Anas mengungkapkan bahwa penundaan ini berkaitan dengan pola rekrutmen pegawai, terutama di pemerintahan daerah atau pemda yang belum sepenuhnya berkualitas. Hal ini berkaitan dengan adanya siklus rekrutmen yang kurang efisien.
"Rekrutmen ASN yang kurang berkualitas, penempatan honorer yang kurang tepat, seperti honorer yang masuk melalui jaringan politik, telah merusak profesionalisme birokrasi kita," kata Anas dalam acara Town Hall Meeting BRIN, Jakarta, seperti dikutip pada Senin (11/9/2023).

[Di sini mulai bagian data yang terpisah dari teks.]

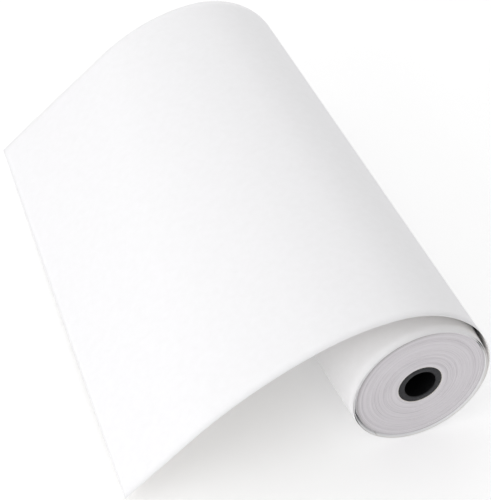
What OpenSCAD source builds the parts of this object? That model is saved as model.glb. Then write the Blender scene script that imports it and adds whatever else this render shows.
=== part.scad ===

Selain itu, dia menambahkan bahwa pemimpin daerah seperti bupati dan gubernur memiliki kewenangan untuk merekrut tenaga honorer, bahkan jika ada aturan yang melarang. Meskipun ada kebijakan yang melarang, pemimpin daerah seringkali menemukan cara untuk merekrut tenaga honorer.
"Bupati dan gubernur tidak dapat sepenuhnya dihentikan dari merekrut tenaga honorer. Semakin kita menghambat, semakin mereka akan mencari cara," jelas Anas.
Sebagai alternatif, Anas mengusulkan untuk memperbarui peraturan dalam UU dengan membuka rekrutmen menjadi tenaga ASN, baik PNS maupun PPPK, dengan prosedur yang lebih ketat dan berbasis kompetensi. Proses ini akan melibatkan Badan Kepegawaian Negara (BKN) atau kantor regional (kanreg-kanreg), serta persetujuan dari Kementerian atau Lembaga terkait dan sistem seleksi yang lebih ketat.